In 2010, I got married and started looking at finances from a joint perspective. Now, I could finally start looking at houses in terms of what we (as opposed to I) could afford. Having a 2nd salary and a 2nd savings made a huge difference in that analysis. Just like that the type of home I could afford increased. The new goal was to determine how M and I handled finances by looking at what we spent. This has been an ongoing process, but we now have 10 months of data that will help us make a more educated home buying decision. Getting that level of data was important, but 2010 was also the wrong time to buy a house because it was a great year for the stock market and another bad year in the housing market. Year over year the Minneapolis houses from 2010 to 2011 have gone down 11%. The money that would have been invested in a house was instead going up in the stock market. I am very pleased not to have bought a house in 2010.
Now it is 2011. Is it a smart time to buy? Maybe? Home prices might be ready for a rebound and there is no doubt that interest rates are low. M and I are in a good financial situation and we would be able to afford a reasonable home. However, we still choose to rent. Here are the reasons why:
- Flexibility: If M and I would like to move, then it is as easy as giving our landlord a 2 month notice. This gives me peace of mind if our job situation changes or if we decide to look at living somewhere else.
- Poor investment: The stock market can be very volatile. There can be declines like the ones experienced in 2008 and early 2009. I am well aware that there are risks involved, but the good news is that with the added risk comes more expected reward. At a relatively young age, I can take on the added risk and feel safe that the market will continue to grow at an average rate that is larger than the housing market.
- Maintenance: I'm not much of a handy man, so the idea of fixing things around the house doesn't appeal to me. If something breaks at our duplex, then I call the landlord and he sends someone to fix it.
- Location: M and I live in a part of the Twin Cities that we probably couldn't afford if we were going to buy. The modest house across the street from us is going for $500K. There is an extremely nice duplex about 6 houses over that is going for $1.3M. The condos that are a block away from us go for $1.2M and have an association fee of $803 and taxes of $13,809 a year. It is too bad that we wouldn't be able to afford the area, because we really like where we live. There are shops, restaurants, a grocery store and a small movie theater all within walking distance of our place. It is going to be really tough leaving our neighborhood because of the convenience it gives us on a daily basis.
Those are the main reasons why I like to rent at this point in my life. However, M and I will eventually buy and here are the reasons why?
- Kids: I would like my kids to grow up in a place they can confidently call their home. Maybe it wouldn't matter to them if they were in a place we rented or bought? However, it would matter to me and I am pretty sure it would matter to M. Also, this fits into point two.
- Socially Acceptable: Buying a home is something adults do.
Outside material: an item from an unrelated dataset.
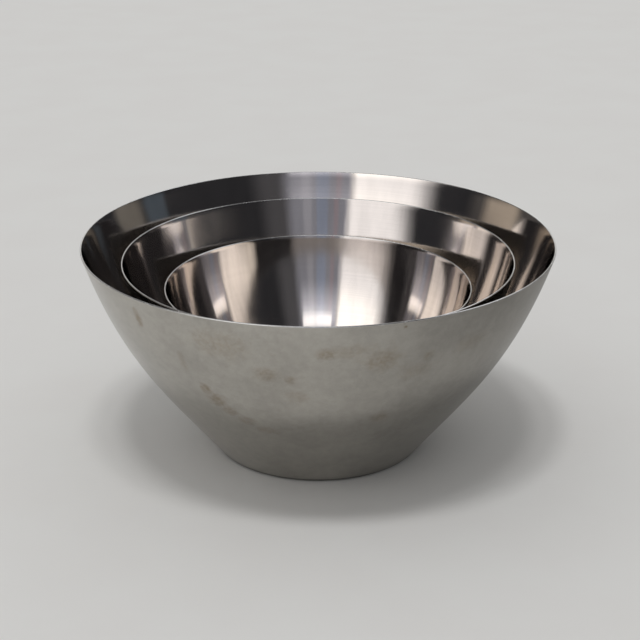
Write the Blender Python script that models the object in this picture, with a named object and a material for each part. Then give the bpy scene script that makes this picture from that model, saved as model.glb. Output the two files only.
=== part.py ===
"""A nest of three stainless steel bowls, each standing on the floor of the next larger one.

Each bowl is one round piece of pressed sheet: a flat floor, a tight heel, and a flaring wall that
ends in a round polished lip. Units are metres and +Z is up. The world origin is the middle of the
large bowl's underside, and the three bowls share the vertical axis through it. Each object's own
origin is the middle of its underside, so lifting a bowl out is a move along its Z axis.
"""

import math

import bmesh
import bpy
from mathutils import Vector

# Driving dimensions
SHEET = 0.0010  # thickness of the steel, the same all over
RESTING_GAP = 0.0003  # air between an underside and the floor that it stands on
HEEL_RADIUS = 0.0020  # bend between floor and wall, at the middle of the sheet

# Side view of a wall: a cubic curve along the middle of the sheet. Its four control points are
# shares of the rim radius (outwards) and of the height (upwards), from the heel to the lip. The
# smaller the bowl, the steeper its wall is at the rim.
LARGE_WALL = ((0.449, 0.00), (0.686, 0.34), (0.853, 0.50), (1.000, 1.00))
MEDIUM_WALL = ((0.480, 0.00), (0.670, 0.21), (0.890, 0.55), (1.000, 1.00))
SMALL_WALL = ((0.480, 0.00), (0.670, 0.21), (0.910, 0.57), (1.000, 1.00))

# Name, radius over the rim, height and wall, from the outermost bowl inwards
BOWLS = (
    ("bowl_large", 0.1500, 0.1380, LARGE_WALL),
    ("bowl_medium", 0.1251, 0.1247, MEDIUM_WALL),
    ("bowl_small", 0.0986, 0.1045, SMALL_WALL),
)

# How finely the round shapes are divided
TURN_STEPS = 64
WALL_STEPS = 8
HEEL_STEPS = 3
LIP_STEPS = 4

# Colour and roughness of the satin steel, from the outermost bowl inwards
FINISHES = {
    "bowl_large": ((0.46, 0.45, 0.43), 0.38),
    "bowl_medium": ((0.50, 0.48, 0.46), 0.28),
    "bowl_small": ((0.54, 0.52, 0.50), 0.24),
}

SHARP_ANGLE = math.radians(50)
MERGE_DISTANCE = 1e-6


def clear_scene():
    for thing in list(bpy.data.objects):
        bpy.data.objects.remove(thing, do_unlink=True)


def outward(tangent):
    """The unit normal on the outer side of a wall that climbs along tangent."""
    return Vector((tangent.y, -tangent.x)).normalized()


def cubic_curve(controls, share):
    """The point and the tangent of a cubic Bezier curve at a share of its way."""
    start, first, second, end = controls
    rest = 1.0 - share
    point = rest**3 * start + 3 * rest**2 * share * first + 3 * rest * share**2 * second + share**3 * end
    tangent = rest**2 * (first - start) + 2 * rest * share * (second - first) + share**2 * (end - second)
    return point, tangent


def middle_line(rim_radius, height, wall):
    """Points along the middle of the sheet with their outer normals, from the floor's edge to the lip."""
    half = SHEET / 2
    corner, first, second, lip = (
        Vector((across * (rim_radius - half), half + up * (height - SHEET))) for across, up in wall
    )

    # The heel is an arc that touches the floor and the first tangent of the wall.
    climb = (first - corner).normalized()
    turn = climb.angle(Vector((1.0, 0.0)))
    cut = HEEL_RADIUS * math.tan(turn / 2)
    centre = Vector((corner.x - cut, corner.y + HEEL_RADIUS))
    line = []
    for step in range(HEEL_STEPS):
        angle = turn * step / HEEL_STEPS
        normal = Vector((math.sin(angle), -math.cos(angle)))
        line.append((centre + HEEL_RADIUS * normal, normal))

    controls = (corner + cut * climb, first, second, lip)
    for step in range(WALL_STEPS + 1):
        point, tangent = cubic_curve(controls, step / WALL_STEPS)
        line.append((point, outward(tangent)))
    return line


def section(rim_radius, height, wall):
    """The sheet's outline on one side of the axis: out over the floor, up the inside, down the outside."""
    half = SHEET / 2
    line = middle_line(rim_radius, height, wall)
    inside = [point - half * normal for point, normal in line]
    outside = [point + half * normal for point, normal in reversed(line)]

    # The lip is half a circle from the inner face over the top to the outer face.
    lip, normal = line[-1]
    along = Vector((-normal.y, normal.x))
    over = []
    for step in range(1, LIP_STEPS):
        angle = math.pi * step / LIP_STEPS
        over.append(lip + half * (math.sin(angle) * along - math.cos(angle) * normal))

    return [Vector((0.0, SHEET)), *inside, *over, *outside, Vector((0.0, 0.0))]


def turned_mesh(name, outline):
    """The closed mesh that an outline in the XZ plane sweeps in one turn about the Z axis."""
    shape = bmesh.new()
    verts = [shape.verts.new((point.x, 0.0, point.y)) for point in outline]
    edges = [shape.edges.new(pair) for pair in zip(verts, verts[1:])]
    bmesh.ops.spin(
        shape,
        geom=verts + edges,
        cent=(0.0, 0.0, 0.0),
        axis=(0.0, 0.0, 1.0),
        angle=2 * math.pi,
        steps=TURN_STEPS,
        use_merge=True,
    )
    bmesh.ops.remove_doubles(shape, verts=shape.verts, dist=MERGE_DISTANCE)
    bmesh.ops.recalc_face_normals(shape, faces=shape.faces)
    mesh = bpy.data.meshes.new(name)
    shape.to_mesh(mesh)
    shape.free()
    mesh.shade_smooth()
    mesh.set_sharp_from_angle(angle=SHARP_ANGLE)
    return mesh


def steel(name, colour, roughness):
    """Satin stainless steel."""
    material = bpy.data.materials.new(name)
    material.use_nodes = True
    shader = material.node_tree.nodes["Principled BSDF"]
    shader.inputs["Base Color"].default_value = (*colour, 1.0)
    shader.inputs["Metallic"].default_value = 1.0
    shader.inputs["Roughness"].default_value = roughness
    return material


def make_bowl(name, rim_radius, height, wall, holder):
    """One bowl, standing on the floor of the bowl that holds it."""
    mesh = turned_mesh(name, section(rim_radius, height, wall))
    mesh.materials.append(steel(name + "_steel", *FINISHES[name]))
    bowl = bpy.data.objects.new(name, mesh)
    bpy.context.scene.collection.objects.link(bowl)
    if holder:
        bowl.parent = holder
        bowl.location.z = SHEET + RESTING_GAP
    return bowl


def main():
    clear_scene()
    holder = None
    for name, rim_radius, height, wall in BOWLS:
        holder = make_bowl(name, rim_radius, height, wall, holder)


main()
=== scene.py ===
"""Studio picture of a nest of three stainless steel bowls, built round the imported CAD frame.

Each bowl is turned again at a finer step than its CAD solid, from the same side view, and takes
three finishes: satin outside, finely turned and polished inside, and a polished lip. Metres, +Z up.
"""

import math

import bmesh
import bpy
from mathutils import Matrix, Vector


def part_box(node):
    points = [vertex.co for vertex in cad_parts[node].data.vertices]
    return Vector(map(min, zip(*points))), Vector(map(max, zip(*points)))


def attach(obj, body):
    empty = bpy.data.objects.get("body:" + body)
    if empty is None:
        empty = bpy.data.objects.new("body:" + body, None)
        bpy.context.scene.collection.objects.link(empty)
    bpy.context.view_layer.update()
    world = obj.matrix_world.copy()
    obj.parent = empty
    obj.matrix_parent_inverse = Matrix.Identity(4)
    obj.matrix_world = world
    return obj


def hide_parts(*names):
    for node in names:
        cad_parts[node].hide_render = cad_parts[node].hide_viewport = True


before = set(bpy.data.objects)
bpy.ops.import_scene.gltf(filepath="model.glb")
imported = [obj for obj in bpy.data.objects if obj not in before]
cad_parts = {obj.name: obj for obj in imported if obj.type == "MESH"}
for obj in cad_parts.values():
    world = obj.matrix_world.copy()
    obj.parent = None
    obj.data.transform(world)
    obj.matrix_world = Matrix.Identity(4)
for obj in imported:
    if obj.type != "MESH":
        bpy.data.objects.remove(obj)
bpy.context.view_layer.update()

# ---------------------------------------------------------------------------
# Driving dimensions, as in the CAD model
# ---------------------------------------------------------------------------
SHEET = 0.0010
HEEL_RADIUS = 0.0020
LARGE_WALL = ((0.449, 0.00), (0.686, 0.34), (0.853, 0.50), (1.000, 1.00))
MEDIUM_WALL = ((0.480, 0.00), (0.670, 0.21), (0.890, 0.55), (1.000, 1.00))
SMALL_WALL = ((0.480, 0.00), (0.670, 0.21), (0.910, 0.57), (1.000, 1.00))

# CAD node, the body that it rides on, the record's material slot, and the wall
BOWLS = (
    ("bowl_large", "large_bowl", "steel_large", LARGE_WALL),
    ("bowl_medium", "medium_bowl", "steel_medium", MEDIUM_WALL),
    ("bowl_small", "small_bowl", "steel_small", SMALL_WALL),
)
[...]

The real estate agents of America have forced that propaganda down our throats enough times, that most people believe it. Not many people want to go against the social norms in fear of being ostracized. M and I are the same way, and even if renting always made more logical sense, it still doesn't mean we wouldn't eventually buy.
- Neighborhood: Our street is the renter's street. The street (Maple) running perpendicular to us is the the buyer's street. There are some major differences between the two streets. Maple Street is a filled with two above-average children per house playing in perfectly manicured lawns. The lights are brighter and the people seem to be friendlier. When I look at Maple Street I get jealous and hopeful that one day I will live on a street like that.
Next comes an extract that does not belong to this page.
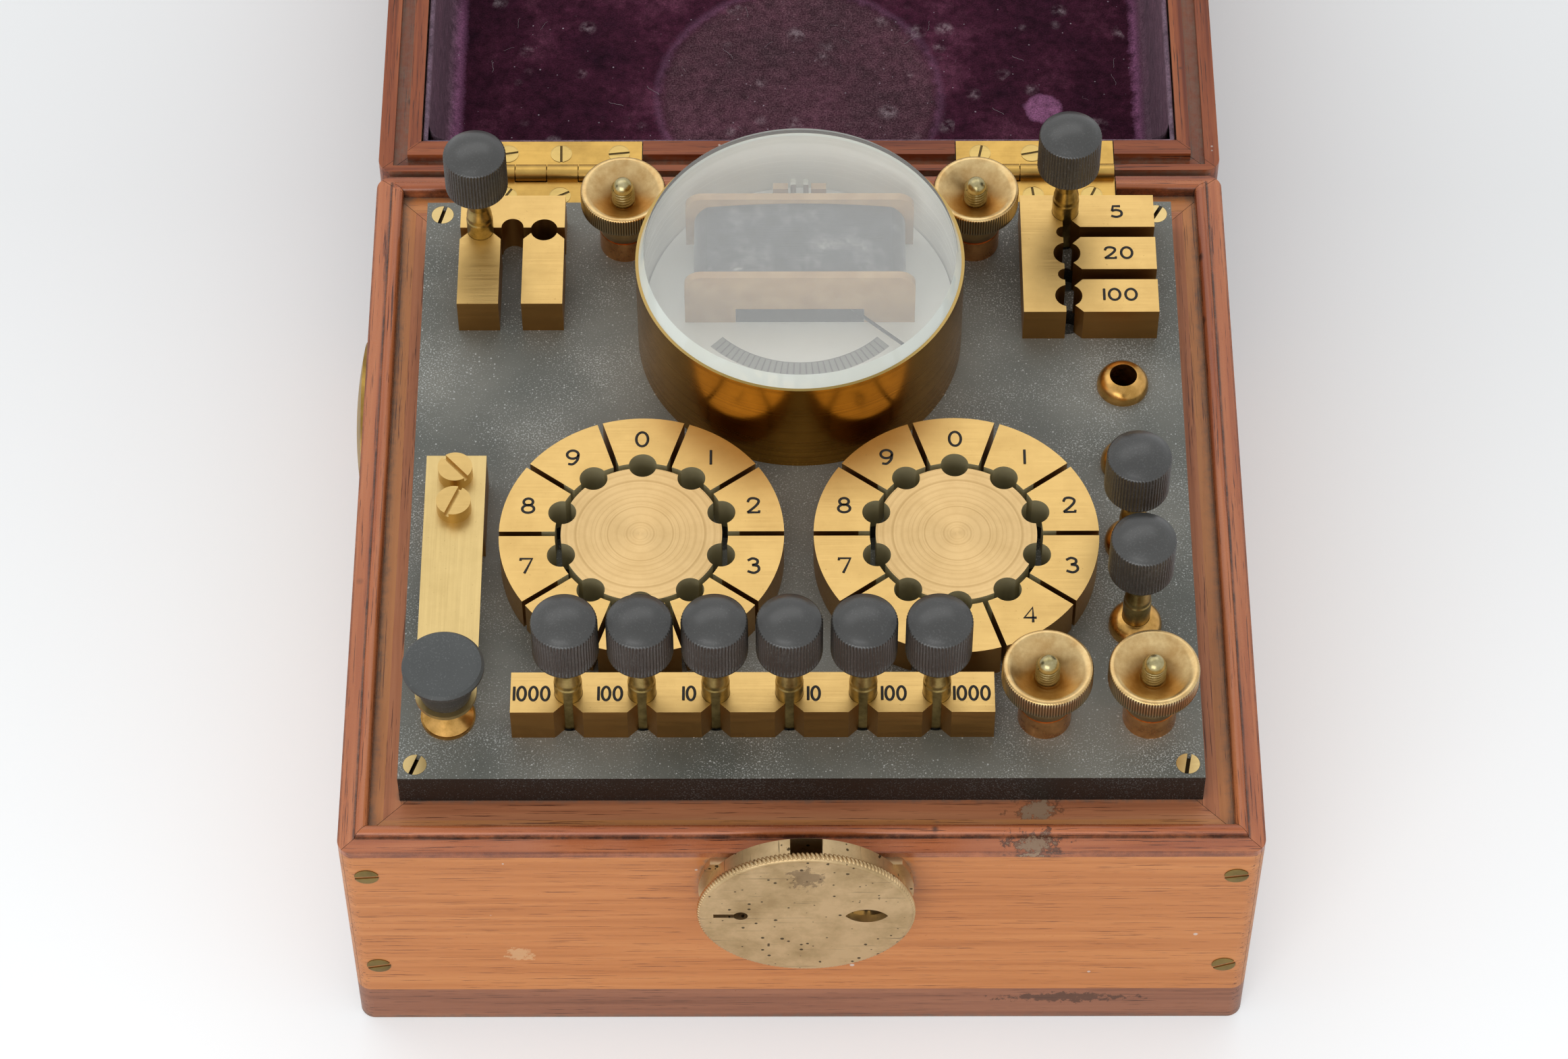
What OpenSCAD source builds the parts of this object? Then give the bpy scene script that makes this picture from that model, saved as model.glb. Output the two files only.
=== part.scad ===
// Portable telegraph line test set: a resistance bridge with a galvanometer,
// built on an ebonite panel in a hinged wooden case.
// Millimetres. The origin is the middle of the case's underside, +X to the right,
// +Y to the back where the lid is hinged, +Z up. The lid is shown folded fully open.

/* [Case] */
// Width of the case from side to side
case_w = 203.2; // [198:0.2:210]
// Depth of the case from front to back
case_d = 190; // [186:0.5:200]
// Height of the case up to the top of its walls
wall_h = 71; // [56:0.5:90]
// Thickness of the case walls
wall_t = 9.6; // [8:0.1:10]
// Thickness of the bottom board
bottom_t = 13; // [8:0.5:18]
// Radius of the upright corners of case and lid
corner_r = 3.5; // [1:0.25:6]
// Glue line left between boards that meet
glue_gap = 0.1; // [0.06:0.02:0.3]

/* [Rim and bead] */
// Thickness of the strip that caps the walls
rim_t = 1.8; // [1.6:0.1:2.4]
// Flat of the strip outside the bead, left and right
flat_side = 3.7; // [3:0.1:5]
// Flat of the strip outside the bead at the front
flat_front = 4; // [3:0.1:5]
// Flat of the strip outside the bead at the back
flat_back = 2; // [1.6:0.1:2.2]
// Width of the raised bead
bead_w = 2.9; // [2:0.1:3.2]
// Height of the bead above the strip
bead_h = 1.6; // [1.5:0.1:2]

/* [Lid] */
// Gap between the open lid and the back of the case
back_gap = 1.9; // [1.6:0.1:2.4]
// Gap between the closed lid and the rim
lid_gap = 0.3; // [0.2:0.05:0.6]
// Height of the lid walls under the top board
lid_wall_h = 51; // [50.5:0.5:60]
// Thickness of the lid walls left, right and front
lid_wall_t = 10; // [9.2:0.1:12]
// Thickness of the lid wall that carries the hinges
lid_back_t = 9.3; // [8:0.1:12]
// Thickness of the top board
lid_top_t = 7; // [4:0.5:10]
// Depth of the groove that takes the bead
groove_depth = 2.6; // [2.2:0.1:4]
// Clearance of the groove on each side of the bead
groove_clear = 0.2; // [0.1:0.02:0.3]

/* [Lining] */
// Thickness of the velvet lining on floor and walls
lining_t = 1.2; // [0.8:0.1:1.6]
// Radius of the cove between lining floor and walls
lining_cove = 5.7; // [3:0.1:8]
// How far the lining stays back from the lid's rim
lining_back = 0.9; // [0.4:0.1:6]
// Gap between the lining and the wood behind it
lining_gap = 0.3; // [0.2:0.05:0.6]

/* [Hinges] */
// Distance of each hinge from the middle of the case
hinge_x = 57; // [50:0.5:68]
// Length of a hinge
leaf_len = 38; // [30:1:46]
// Reach of a leaf from the hinge axis
leaf_reach = 10.2; // [8:0.1:10.2]
// Thickness of a leaf
leaf_t = 1.65; // [1.2:0.05:1.7]
// Diameter of the hinge barrel
barrel_d = 4.4; // [3.6:0.1:4.6]
// Diameter of the hinge pin
hinge_pin_d = 2; // [1.4:0.1:2.4]
// Radial clearance of the pin in the moving knuckles
hinge_clear = 0.06; // [0.03:0.01:0.1]
// Gap between knuckles and around the barrel
knuckle_gap = 0.25; // [0.15:0.05:0.3]

/* [Panel] */
// Gap between the ebonite panel and the side walls
panel_gap_side = 3.5; // [1:0.1:4.4]
// Gap between the panel and the front wall
panel_gap_front = 5.1; // [4:0.1:6]
// Gap between the panel and the back wall
panel_gap_back = 4.1; // [3:0.1:5]
// Thickness of the ebonite panel
panel_t = 9; // [8:0.5:11]
// Width of the ledge strips under the panel
ledge_w = 12; // [11:0.5:16]
// Height of the ledge strips under the panel
ledge_h = 14; // [12:0.5:24]
// Distance of the panel screws from the panel's edges
screw_inset = 3.7; // [3.4:0.1:5]
// Diameter of a panel screw's head
panel_screw_d = 5.2; // [4:0.1:6]

/* [Galvanometer] */
// Distance of the galvanometer behind the middle of the case
galvo_y = 41.6; // [41:0.1:42.5]
// Outer diameter of the brass drum
drum_d = 75.3; // [74:0.1:77]
// Wall of the brass drum
drum_wall = 1.65; // [1.2:0.05:2.2]
// Height of the brass drum
drum_h = 28.6; // [27.5:0.2:32]
// Height of the glass above the drum
glass_h = 3.6; // [2:0.1:5]
// Width of the drum's rim left bare outside the glass
glass_inset = 0.7; // [0.6:0.05:1.3]
// How much the bevel narrows the glass on each side
glass_bevel = 1.25; // [0.5:0.05:2]
// Depth to which the glass enters the drum
glass_spigot = 1; // [0.6:0.1:2]
// Height of the white dial base
dial_h = 8.5; // [6:0.1:9]
// Clearance of the parts inside the drum
drum_clear = 0.3; // [0.1:0.05:0.5]
// Width of a coil cheek
cheek_w = 53; // [50:0.5:55]
// Height of a coil cheek
cheek_h = 16.6; // [15.5:0.1:17.5]
// Thickness of a coil cheek
cheek_t = 1.9; // [1.2:0.1:2.4]
// Distance between the two cheeks
cheek_gap = 21; // [18:0.2:23]
// How far the coil sits behind the drum's middle
coil_back = 8.1; // [7.2:0.1:8.6]
// Width of the winding
coil_w = 49; // [46:0.5:49.5]
// Radius of the winding's upper corners
coil_corner = 7.4; // [4:0.2:7.4]
// Radius of the winding's crown
coil_crown_r = 170; // [120:5:260]
// Height of the winding
coil_h = 15.2; // [14:0.1:15.4]
// Width of the needle's slot in the front cheek
slot_w = 29.7; // [28:0.1:32]
// Height of the needle's slot
slot_h = 5; // [4:0.1:5.6]
// Length of the pointer from the pivot
pointer_len = 32; // [26:0.5:32.5]
// Width of the pointer
pointer_w = 0.7; // [0.5:0.05:0.9]
// Length of the pointer behind the pivot
pointer_tail = 6; // [4:0.5:8]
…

- Customization of the house: I don't want to knock any walls down, but it would be nice to at least have that as an option. Also, I wonder if ownership of a house will make me think differently about where I live. Will I care more about where the couches are placed compared to the TV? Will I hang up more of my favorite pictures?
- What else is there to do with the money? This might sound bad, but really do I always want to put money into my checking, savings and stock accounts? Eventually it would be nice to put the money to use. While stocks probably will be a better investment than a home, you can't live in stocks.
A home hasn't been the best option for me in the past, and I don't think it is something we should do in the present. However, in the future I think that a owning a home will have some advantages.